Friday 5 June 2015 13:15:26
Lunch
Friday 5 June 2015 13:15:38
Lunch
We descended, to where the coach was parked, in time for the 2pm departure. We had a brief coach trip through Palermo, during which Denise pointed out features as we approached and passed them: city walls, Porto Nuovo, Teatro Politeama,
etc. I found that frustrating because I wasn’t able to line up the camera and photograph any of them save the Norman Palace.
Friday 5 June 2015 14:02:56
Seen from the coach: Conca d’Oro
Friday 5 June 2015 14:22:52
Seen from the coach: Palazzo dei Normanni
We stopped near the cathedral and had free time to visit it. Some of the façade and half of the porticoed entrance were hidden by covered scaffolding.
Friday 5 June 2015 14:27:18
On the way to the cathedral
Friday 5 June 2015 14:27:24
On the way to the cathedral
Friday 5 June 2015 14:29:34 (movie screen-capture 1)
A look round the piazza in front of Palermo Cathedral
Friday 5 June 2015 14:29:34 (movie screen-capture 2)
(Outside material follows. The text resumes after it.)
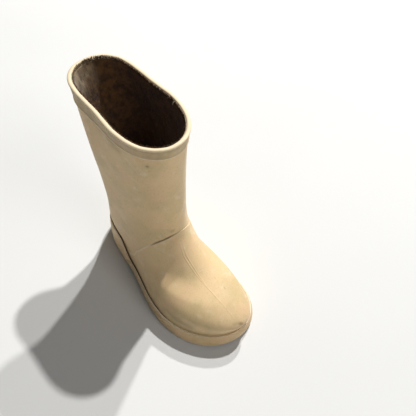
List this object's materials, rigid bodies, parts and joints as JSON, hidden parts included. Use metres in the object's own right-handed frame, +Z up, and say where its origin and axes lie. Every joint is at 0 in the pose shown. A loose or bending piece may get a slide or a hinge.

A look round the piazza in front of Palermo Cathedral
Friday 5 June 2015 14:29:34 (movie screen-capture 3)
A look round the piazza in front of Palermo Cathedral
Friday 5 June 2015 14:34:56
Palermo Cathedral: The nave, looking forward
Friday 5 June 2015 14:34:56 (detail 1)
Palermo Cathedral
Friday 5 June 2015 14:34:56 (detail 2)
Palermo Cathedral
Friday 5 June 2015 14:34:56 (detail 3)
Palermo Cathedral
I looked at one or two of the side-chapels, some with relics and some with tombs.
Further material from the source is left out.